In robotics, merely describing orientation (rotation) is often insufficient; position (translation) must also be described simultaneously. Rigid body transform is proposed as a unified representation method to solve this problem.

Rigid body transform refers to rotation and movement (translation) of an object in three-dimensional space without changing the object’s shape and size. It is usually expressed using a 4×4 homogeneous matrix:

[ R T ]
[ 0 1 ]

Where R is a 3×3 rotation matrix and T is a 3×1 translation vector. This 4×4 matrix completely describes the position and orientation relationship of one coordinate system relative to another coordinate system.

The introduction of homogeneous coordinates allows rotation and translation to be uniformly represented using matrix multiplication. For a point P in space, its coordinates P' in the new coordinate system can be obtained through simple matrix multiplication: P' = T × P, where both P and P' are represented using homogeneous coordinates.

Advantages:

  • Can completely describe object position and orientation in space, suitable for unified representation of spatial motion.

  • Supports direct matrix multiplication for combining multiple transformations, suitable for robot kinematics, graphic transformations, etc.

  • Rigid body transformation matrices also have good numerical stability and do not accumulate excessive errors through continuous transformation operations.
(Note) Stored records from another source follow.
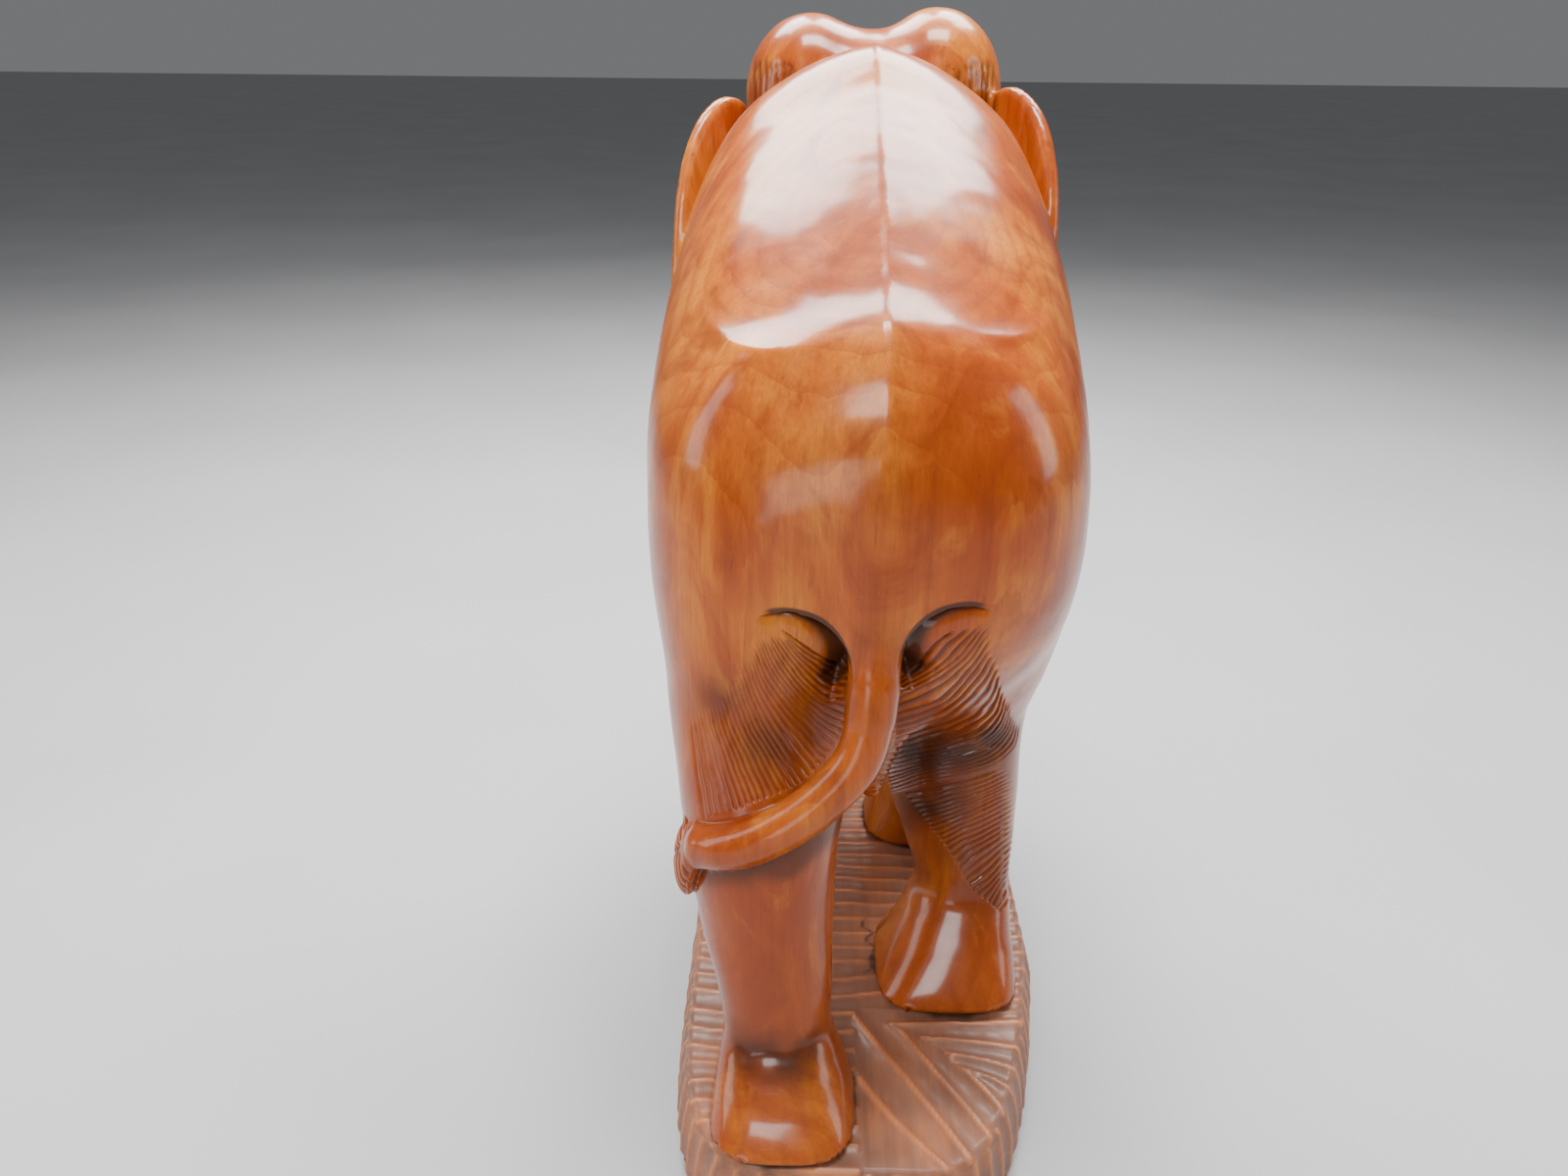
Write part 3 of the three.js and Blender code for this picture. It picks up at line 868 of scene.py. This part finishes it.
def figure_wood():
    n = Nodes("varnished_wood")
    bend = n.noise((9, 9, 2.2), 2.0, 0.5)
    axis = n.mapped((1, 1, 0.16), move=(-0.02, -0.085, 0), turn=(0.05, 0.03, 0))
    shift = n.add("ShaderNodeVectorMath", {0: axis}, operation="ADD")
    n.set(shift.inputs[1], n.maths("MULTIPLY", bend, 0.035))
    rings = n.add(
        "ShaderNodeTexWave",
        {"Vector": shift.outputs[0], "Scale": 34.0, "Distortion": 2.2, "Detail": 3.0, "Detail Scale": 1.4},
        wave_type="RINGS", rings_direction="Z", wave_profile="SAW",
    ).outputs["Fac"]
    fibre = n.noise((620, 620, 16), 4.0, 0.65)
    streak = n.noise((150, 150, 5), 3.0, 0.6, move=(3, 1, 0))
    mottle = n.noise((14, 14, 8), 3.0, 0.55, move=(0, 7, 2))
    pores = n.noise((1500, 1500, 70), 1.0, 0.5, move=(5, 0, 1))
    burl = n.noise((26, 26, 12), 4.0, 0.6, move=(1, 2, 6), distort=1.6)
    reds = [(0.32, (0.31, 0.048, 0.005)), (0.5, (0.44, 0.088, 0.007)), (0.66, (0.58, 0.17, 0.013))]
    base = n.ramp(mottle, reds)
    height = n.add("ShaderNodeSeparateXYZ", {0: n.place}).outputs[2]
    for colour, value, low, high, most in (
        ((0.22, 0.032, 0.005), burl, 0.5, 0.66, 0.65), ((0.66, 0.20, 0.012), burl, 0.46, 0.32, 0.55),
        ((0.25, 0.036, 0.005), rings, 0.5, 1.0, 0.38), ((0.20, 0.030, 0.005), streak, 0.52, 0.75, 0.5),
        ((0.18, 0.028, 0.005), fibre, 0.35, 0.75, 0.38), ((0.08, 0.02, 0.008), pores, 0.66, 0.76, 0.4),
        ((0.21, 0.045, 0.010), height, 0.21, 0.08, 0.4),
    ):
        base = n.tint(base, colour, value, low, high, most)
    # The dark attribute is painted shade in the cuts, hollows, under and beside the tail and on the inner right
    # leg, with some dirt; it is mixed towards near black here.
    dark = n.attribute("dark")
    base = n.mix(dark, base, (0.042, 0.012, 0.005))
    scratch = n.noise((35, 1100, 260), 1.0, 0.4, move=(2, 4, 0))
    rough = n.maths("ADD", n.grey(mottle, 0.3, 0.7, 0.24, 0.34), n.maths("MULTIPLY", dark, 0.2))
    relief = n.maths("ADD", n.maths("MULTIPLY", fibre, 0.5), n.grey(scratch, 0.7, 0.75, 0, -0.35))
    bump = n.bump(relief, 0.16, 0.0006)
    return n.finish(base, rough, bump, coat=0.42, coat_rough=0.13, Specular_IOR_Level=0.15)


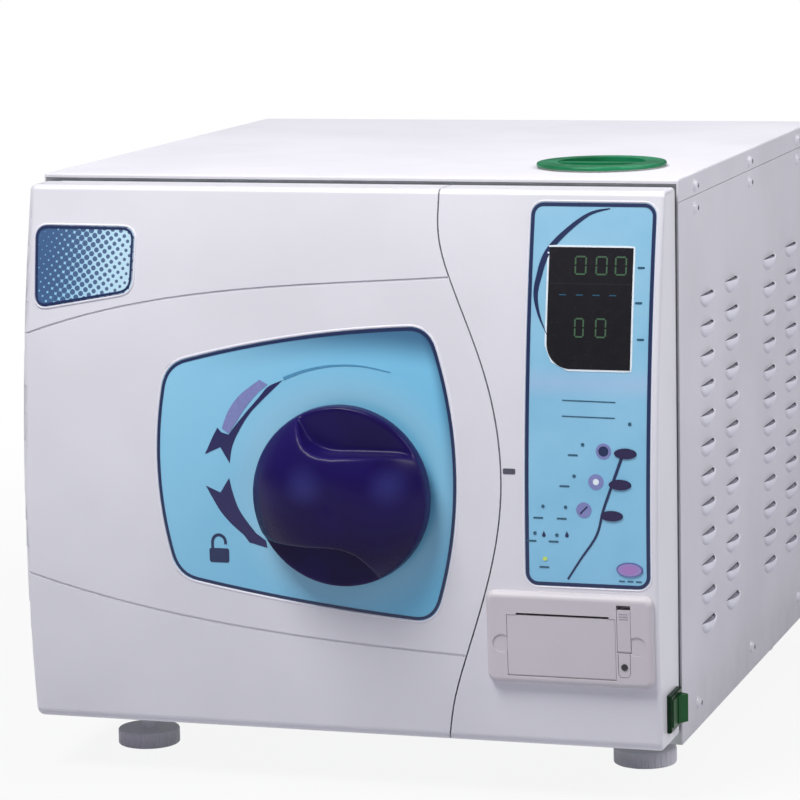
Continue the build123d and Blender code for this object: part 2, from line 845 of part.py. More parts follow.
def overlay_outline(grow):
    x0, x1 = overlay_x0 - grow, overlay_x1 + grow
    z0, z1 = case_z0 + overlay_h0 - grow, case_z0 + overlay_h1 + grow
    return rounded([(x0, z0), (x1, z0), (x1, z1), (x0, z1)], overlay_corner_r + grow)


def window_outline(grow):
    """Display window: square corners but for the long curve at the lower left."""
    x0, x1 = window_x0 - grow, window_x1 + grow
    z0, z1 = case_z0 + window_h0 - grow, case_z0 + window_h1 + grow
    sweep = ThreePointArc((x0, z0 + 16), (x0 + 4.5, z0 + 5.5), (x0 + 16, z0))
    return make_face(sweep + Polyline((x0 + 16, z0), (x1, z0), (x1, z1), (x0, z1), (x0, z0 + 16)))


def key_places():
    """Each key's centre and width and height."""
    places = {name + "_mode_key": (x, case_z0 + h, mode_key_size) for name, (x, h) in mode_keys.items()}
    x, h = start_key_place
    places["start_key"] = (x, case_z0 + h, start_key_size)
    return places


def key_hole(x, z, size):
    face = front_plane(x, z) * Pos(0, 0, -20) * Ellipse(size[0] / 2 + key_gap, size[1] / 2 + key_gap)
    return extrude(face, amount=30)


def key(x, z, size):
    plane = front_plane(x, z)
    oval = plane * Pos(0, 0, -key_deep) * Ellipse(size[0] / 2, size[1] / 2)
    stem = plane * Pos(0, 0, -stem_deep) * Circle(1.6)
    return extrude(oval, amount=key_deep + key_proud) + extrude(stem, amount=stem_deep - key_deep + 1)


printer_plane = front_plane(printer_x, case_z0 + printer_height)


def in_printer(u0, u1, v0, v1, w0, w1):
    """Block in the printer's own frame: across, up and out of the fascia."""
    middle = ((u0 + u1) / 2, (v0 + v1) / 2, (w0 + w1) / 2)
    return printer_plane * Pos(*middle) * Box(u1 - u0, v1 - v0, w1 - w0)


def printer_rod(u, v, w, radius, length):
    bar = Cylinder(radius, length, align=(Align.CENTER, Align.CENTER, Align.MIN))
    return printer_plane * Pos(u, v, w) * Rot(0, 90, 0) * bar


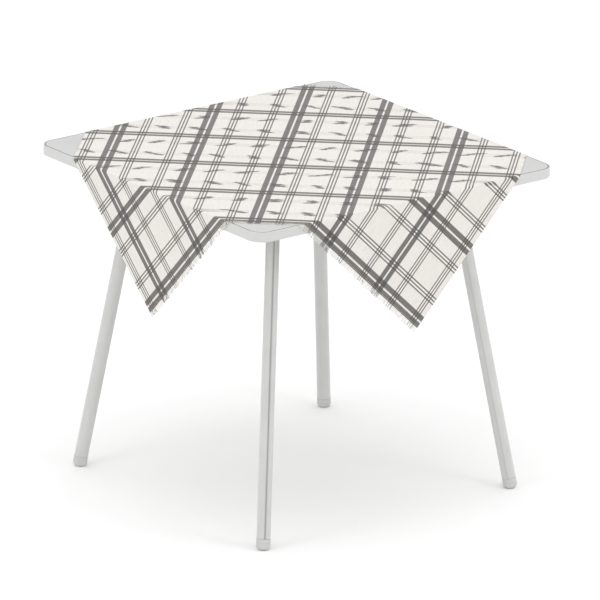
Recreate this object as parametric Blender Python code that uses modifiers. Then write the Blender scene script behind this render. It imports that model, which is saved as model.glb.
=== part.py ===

  1. Specific parameterization of the rotation part (such as using Euler angles, quaternions, rotation vectors) needs to be selected based on application requirements; different methods have their own advantages and disadvantages.

  2. When selecting orientation representation methods, factors such as application scenarios, computational efficiency, numerical stability, and implementation complexity must be comprehensively considered. For real-time control systems, quaternions are usually a better choice; for user interfaces or simple applications, Euler angles may be more suitable; for describing small rotations or angular velocities, rotation vectors have natural advantages.